Since it is not a natural product, but the mere result of ingenious artifices, nothing is easier than to reduce it to its component parts, to take it to pieces so to speak. It consists in an immoderate, prodigious, monstrous use of similes, so arranged as to set up antitheses in every limb of the sentence. What is peculiar to the English imitators, is the employment of alliteration, in order to better mark the balance of the sentences written for effect. Finally, the kind of similes even has something peculiar: they are for the most part borrowed from an imaginary ancient history and a fantastical natural history, a sort of mythology of plants and stones to which the most extraordinary virtues are attributed.

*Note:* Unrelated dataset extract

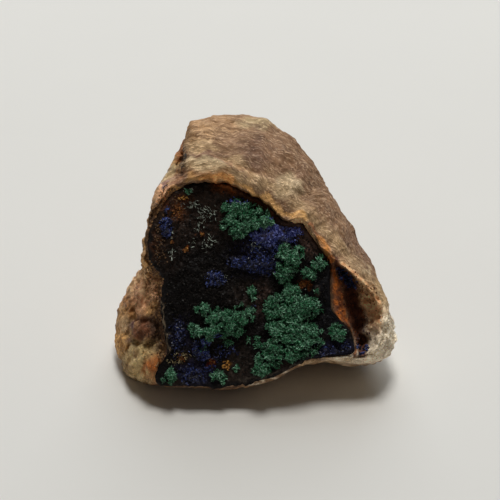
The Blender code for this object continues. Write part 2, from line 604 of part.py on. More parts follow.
FINISHES = {
    "host_rock": make_finish("host_rock", (0.36, 0.24, 0.15), 0.85),
    "dark_crust": make_finish("dark_crust", (0.02, 0.018, 0.022), 0.55),
    "malachite": make_finish("malachite", (0.06, 0.27, 0.17), 0.8),
    "azurite": make_finish("azurite", (0.02, 0.04, 0.25), 0.35),
}
make_host_rock()
make_dark_crust()
make_malachite()
make_azurite()
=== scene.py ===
# %% [markdown]
# # An azurite specimen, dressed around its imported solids
# The frame is the specimen's own set of solids. Everything that follows is laid over it in the
# same coordinates, so the first step is to load it and to note the box that it fills.

# %% Load the frame
import math

import bpy
import numpy as np
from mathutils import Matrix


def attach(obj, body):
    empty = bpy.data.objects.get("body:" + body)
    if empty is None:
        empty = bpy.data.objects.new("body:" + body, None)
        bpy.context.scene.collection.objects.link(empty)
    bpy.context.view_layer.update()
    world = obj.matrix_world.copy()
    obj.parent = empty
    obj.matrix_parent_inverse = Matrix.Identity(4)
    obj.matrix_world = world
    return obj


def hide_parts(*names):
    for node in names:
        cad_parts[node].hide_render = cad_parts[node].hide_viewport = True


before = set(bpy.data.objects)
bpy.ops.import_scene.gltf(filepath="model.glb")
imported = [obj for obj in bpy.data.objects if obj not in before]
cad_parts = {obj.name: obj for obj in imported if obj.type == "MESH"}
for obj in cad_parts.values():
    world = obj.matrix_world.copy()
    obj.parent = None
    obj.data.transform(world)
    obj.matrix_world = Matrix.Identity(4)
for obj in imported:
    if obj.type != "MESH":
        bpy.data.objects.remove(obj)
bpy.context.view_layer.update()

# %% [markdown]
# ## Where things are
# A collector describes such a piece from its mineral face, so the shapes are drawn in the face's
# own coordinates: u to the right, v up the face, w out of it, all in millimetres. One function
# stands the face up at its tilt. Drawing in world coordinates would work too, but every outline
# would then need three numbers a point and could not be checked by eye.

# %% The face's coordinates
MM = 0.001
TAU = 2.0 * math.pi
FACE_TILT = math.radians(38.0)
FACE_ORIGIN = (-0.92, -5.92, 24.9)
FACE_CENTRE = (0.5, -3.0)
HEART_DEPTH = 14.0
CRUST_THICKNESS = 1.5
GAP = 0.36


def smooth(x):
    """Ease from 0 to 1 as x goes from 0 to 1, and hold outside that."""
    x = np.clip(x, 0.0, 1.0)
    return x * x * (3.0 - 2.0 * x)


def mix(a, b, share):
    """a plus a share of the way to b."""
    return a + (b - a) * share


def to_world(points):
    """Face coordinates (u, v, w) to world: v and w turned by the tilt, then moved to the origin."""
    u, v, w = np.moveaxis(np.asarray(points, float), -1, 0)
    rise, reach = math.cos(FACE_TILT), math.sin(FACE_TILT)
    x0, y0, z0 = FACE_ORIGIN
    return np.stack([x0 + u, y0 + v * reach - w * rise, z0 + v * rise + w * reach], axis=-1)


print("face origin in the world (mm):", to_world((0.0, 0.0, 0.0)))

# %% [markdown]
# ## Camera
# The face is looked at square on, from a little over 40 cm, which is where a phone would be. The
# lens is worked out from the width of the view at the face, so that sizes can be read off directly.

# %% Camera
VIEW_DISTANCE = 420.0
VIEW_WIDTH = 92.5
SENSOR = 36.0

camera = bpy.data.objects.new("camera", bpy.data.cameras.new("camera"))
bpy.context.scene.collection.objects.link(camera)
camera.data.sensor_width = SENSOR
camera.data.lens = SENSOR * VIEW_DISTANCE / VIEW_WIDTH
camera.location = to_world((0.0, 0.0, VIEW_DISTANCE)) * MM
camera.rotation_euler = (math.pi / 2.0 - FACE_TILT, 0.0, 0.0)
camera.data.clip_start = 0.01
bpy.context.scene.camera = camera
print("lens (mm):", round(camera.data.lens, 1))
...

In the important parts, when he means to use a noble style, Lyly cannot relate the most trivial incident without setting up parallels between the sentiments of his characters and the virtues of toads, serpents, unicorns, scorpions, and all the fantastical animals mentioned in Pliny or described in the bestiaries of the Middle Ages. His knowledge of zoology resembles that of Richard de Fournival, who, in the thirteenth century, lamented in his "Bestiaire d'Amour,"[71] that he was like the wolf, who, when instead of first noticing the man, allowed the man to see him first, lost all his courage; or like the cricket who loves chirping so much that he forgets to eat and allows himself to be caught. Richard was overcome in like manner by the glances of his mistress, and all his songs only served to accomplish his ruin. The woman he loves resembles the bird called "Kalander," or again, the animal called "cockatrice" or "cocodrille," which is often mentioned by Lyly. "Its nature is such that when it finds a man, then it devours him, and when it has devoured him, then it laments him all the days of its life."[72] Such is the conduct, says Richard, of women too beautiful and too much beloved.